A current problem is how to get a literal grip on/in/around the medium. The software industry has stepped in to categorize/granularize the medium for us, and make a whole lot of moola in the process. They have been very effective in confusing the mechanism for the medium. Epistemology is not a high priority in the engineering process, so our software tools don't ask why only how, and we keep buying up the stuff, even if most of us never use 9/10ths of the features in these bloated tools-yet we dutifully upgrade every cycle. I would argue that to stop this cycle and get a "grip" on the medium we need greater fluency in the actual computation medium–not simply facility in manipulating commercial software applications. And this is best achieved through developing programming literacy. I believe IMS should be at the forefront of this-not to train computer scientists, but rather to provide essential education. If we want our students to be able to parse, interpret, analyze, etc. shouldn't they have that proficiency in perhaps the single most dominant and controlling medium in their lives? And obviously I think IMS research should blaze a path in this area. Let me stress again that this is not about low-level computer science based research, but rather fluency in the computation medium and work/research that reflects this fluency and hopefully helps define our emerging field.

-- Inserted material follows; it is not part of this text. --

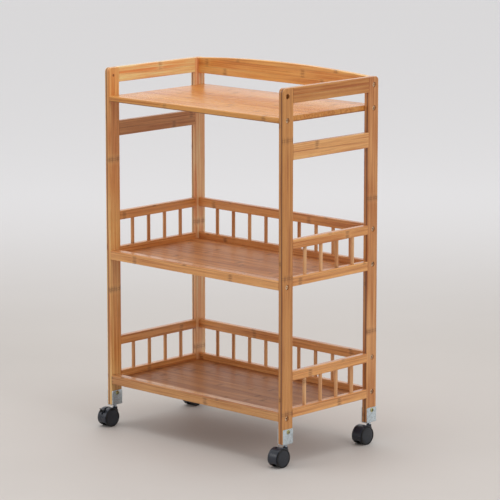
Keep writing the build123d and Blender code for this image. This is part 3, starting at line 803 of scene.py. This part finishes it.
def add_bolts():
    """Hex socket bolts sunk in the outer leg faces."""
    head = bmesh.new()
    lathe(head, soften(BOLT_PROFILE), Matrix.Identity(4), segments=40)
    across = HEX_KEY / math.sqrt(3)
    key = [polar(60 * i, across) for i in range(6)]
    socket = prism(key, Matrix.Translation((0, 0, HEAD_HEIGHT)), 2 * KEY_DEPTH, EDGE["key"])
    shape = carve(head, socket)
    low, high = low_high("frame_bolts")
    places = []
    for side, way in ((low.x + HEAD_SUNK * MM, "-X"), (high.x - HEAD_SUNK * MM, "+X")):
        seat = side - math.copysign(HEAD_HEIGHT, side) * MM
        rows = ((low.y + HEAD_RADIUS * MM, FRONT_BOLTS), (high.y - HEAD_RADIUS * MM, BACK_BOLTS))
        for y, heights in rows:
            for index, z in enumerate(heights):
                places.append(placed(seat, y, z, way) @ Matrix.Rotation(BOLT_TURN * index, 4, "Z"))
    add_piece("frame_bolts_turned", scatter(shape, places), "cart_frame", "frame_bolts",
              "bolt_steel", BRONZE)


# ---- spindles -----------------------------------------------------------------------
SIDE_SPINDLES, BACK_SPINDLES = 4, 9
SPINDLE_SEEDS = {"left": 4.2, "right": 8.9, "back": 6.1}


def spindle_tiers():
    """Foot and head of the spindles of both tiers, in millimetres."""
    tiers = []
    for tier in ("middle", "lower"):
        foot = low_high(f"back_{tier}_low_rail")[1].z / MM - SPINDLE_TENON
        head = low_high(f"back_{tier}_guard_rail")[0].z / MM + SPINDLE_TENON
        tiers.append((foot, head))
    return tiers


def spindle_profile(foot, head):
    """A straight stick, chamfered at both ends."""
    along, across = SPINDLE_CHAMFER
    return soften([
        (foot, 0), (foot, SPINDLE_RADIUS - across), (foot + along, SPINDLE_RADIUS),
        ((foot + head) / 2, SPINDLE_RADIUS),
        (head - along, SPINDLE_RADIUS), (head, SPINDLE_RADIUS - across), (head, 0)])


def add_spindles(node, places, seed):
    """Round bamboo sticks, each from its own strip."""
    low, _ = low_high(node)
    bm = bmesh.new()
    for foot, head in spindle_tiers():
        for x, y in places:
            lathe(bm, spindle_profile(foot, head), placed(x, y, 0), segments=28)
    across = "X" if node == "back_spindles" else "Y"
    gap = SPINDLE_PITCH / 2 - SPINDLE_RADIUS * MM
    origin = low - Vector((gap, gap, 0))
    material = bamboo(node, "Z", across, origin, SPINDLE_PITCH, SPINDLE_PITCH, STRAW, seed)
    add_piece(f"{node}_turned", bm, "cart_frame", node, "bamboo_spindle", material)


def spaced(count):
    """Where count spindles stand along their row, from its middle, in metres."""
    return [(i - (count - 1) / 2) * SPINDLE_PITCH for i in range(count)]


def add_all_spindles():
    for side in ("left", "right"):
        middle = centre(f"{side}_spindles")
        places = [(middle.x, middle.y + step) for step in spaced(SIDE_SPINDLES)]
        add_spindles(f"{side}_spindles", places, SPINDLE_SEEDS[side])
    middle = centre("back_spindles")
    places = [(middle.x + step, middle.y) for step in spaced(BACK_SPINDLES)]
    add_spindles("back_spindles", places, SPINDLE_SEEDS["back"])


# ---- floor and light ----------------------------------------------------------------
BACKWARD = (-0.69, 0.73, 0.0)     # horizontally away from the camera's rest place
WORLD_RAMPS = ((BACKWARD, 0.30, 0.92), ((0, 0, 1), 0.0, 0.22))   # direction, dimmest, brightest
RAMP_SPAN = (-0.5, 0.9)           # cosines about the direction between which a ramp climbs
WORLD_TINT = (1.0, 0.985, 0.97, 1.0)
FLOOR_REACH = 40.0
FLOOR_FADE = (0.7, 3.4)           # metres behind the cart between which the floor turns paler
WHITE = (1.0, 1.0, 1.0)
WARM_WHITE = (1.0, 0.99, 0.98)
LIGHTS = (                        # name, place and target in metres, sizes, watts, colour
    ("right", (5.4, -0.3, 2.9), (0, 0, 0.4), (2.2, 2.2), 72, WARM_WHITE),
    ("front left", (-1.8, -3.0, 1.6), (0, 0, 0.4), (1.4, 1.4), 15, WARM_WHITE),
    ("overhead", (0.2, -0.2, 3.2), (0, 0, 0.8), (2.0, 1.6), 26, WHITE))


def add_floor():
    mesh = bpy.data.meshes.new("floor")
    corners = [(FLOOR_REACH * x, FLOOR_REACH * y, 0) for x, y in ((-1, -1), (1, -1), (1, 1), (-1, 1))]
    mesh.from_pydata(corners, [], [(0, 1, 2, 3)])
    floor = bpy.data.objects.new("floor", mesh)
    bpy.context.scene.collection.objects.link(floor)
    g = Graph("pale_floor")
    away = g.node("ShaderNodeVectorMath", {0: g.place(), 1: BACKWARD}, operation="DOT_PRODUCT")
    tone = g.mix(g.noise(g.place(), 3.0, 3.0), rgb(199, 194, 190), rgb(205, 200, 196))
    tone = g.mix(g.spread(away.outputs["Value"], *FLOOR_FADE), tone, rgb(243, 243, 246))
    mesh.materials.append(g.finish(Base_Color=tone, Roughness=0.65))


def add_area(name, place, target, size, power, colour):
    data = bpy.data.lights.new(name, "AREA")
    data.shape = "RECTANGLE"
    data.size, data.size_y = size
    data.energy = power
    data.color = colour
    light = bpy.data.objects.new(name, data)
    bpy.context.scene.collection.objects.link(light)
    light.location = place
    light.rotation_euler = (Vector(target) - Vector(place)).to_track_quat("-Z", "Y").to_euler()


def add_world():
    """A pale room, brightest on the wall behind the cart and overhead."""
    world = bpy.data.worlds.new("studio")
    world.use_nodes = True
    tree = world.node_tree
    place = tree.nodes.new("ShaderNodeTexCoord").outputs["Generated"]
    total = tree.nodes.new("ShaderNodeMath")
    for term, (direction, dimmest, brightest) in enumerate(WORLD_RAMPS):
        dot = tree.nodes.new("ShaderNodeVectorMath")
        dot.operation = "DOT_PRODUCT"
        dot.inputs[1].default_value = direction
        tree.links.new(place, dot.inputs[0])
        ramp = tree.nodes.new("ShaderNodeMapRange")
        ramp.interpolation_type = "SMOOTHSTEP"
        for index, value in enumerate((*RAMP_SPAN, dimmest, brightest), 1):
            ramp.inputs[index].default_value = value
        tree.links.new(dot.outputs["Value"], ramp.inputs[0])
        tree.links.new(ramp.outputs[0], total.inputs[term])
    background = tree.nodes["Background"]
    background.inputs[0].default_value = WORLD_TINT
    tree.links.new(total.outputs[0], background.inputs[1])
    bpy.context.scene.world = world


bpy.context.scene.view_settings.view_transform = "Standard"
add_camera()
dress_bamboo()
for node in NODES:
    if node.endswith(("_axle", "_pin")):
        dress(node, STEEL)
    elif node == "threaded_inserts":
        dress(node, YELLOW_ZINC)
for caster in CASTERS:
    add_wheels(caster)
    add_housing(caster)
    add_lever(caster)
    add_bracket(caster)
add_stems()
add_screws()
add_bolts()
add_all_spindles()
add_floor()
add_world()
for light in LIGHTS:
    add_area(*light)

* I'll offer some additional half-baked thoughts on "alternative intelligence" in a future post.


  1. I think Ira's posting is really brilliant. It suggests two things to me. First, part of teaching programming literacy involves teaching how software pre-parses up the world for you, not allowing you to think and do specific kinds of things. Using photoshop is like writing in a language in which you can only use nouns with the copula. It's hard to MOVE anything or anyone if all you've got is "is." But a prelude to teaching it would be research in the field. Maeda has this incredible bit in Creative Code about how software tools are getting to be less intuitive and more like programming, but without thereby teaching programming literacy,* and simultaneously programs are becoming more limited, less creative (I forget why suddenly, but it's connected to what's happening with software).

    So, would it be wise to add to the research agenda:

    research that defines "programming literacy" and argues for its necessity
    research into the effects upon thinking and creativity of software programs
    research into the viability and process of teaching programming literacy


    What about adding "programming" itself, and/or software creation, as part of the IMS research agenda? For instance, we could investigate whether it is possible to create software that teaches programming literacy, Flash without the clickable functions (that Ira never lets his students use).

    *See my posting Novels as Software for the quotation from Maeda, below.

  2. "research that defines “programming literacy” and argues for its necessity
    research into the effects upon thinking and creativity of software programs
    research into the viability and process of teaching programming literacy
    What about adding “programming” itself, and/or software creation, as part of the IMS research agenda? "

    Yeah, this sounds reeaaal good to me. Maeda's original A+C group dealt with these issues as they related to the creative population (mostly visual designers,) and Processing grew out of this research. Other inititiatives, such as Alice at CMU and Mary Flanagan's RAPUNSEL project have also applied novel approaches addressing programming pedagogy.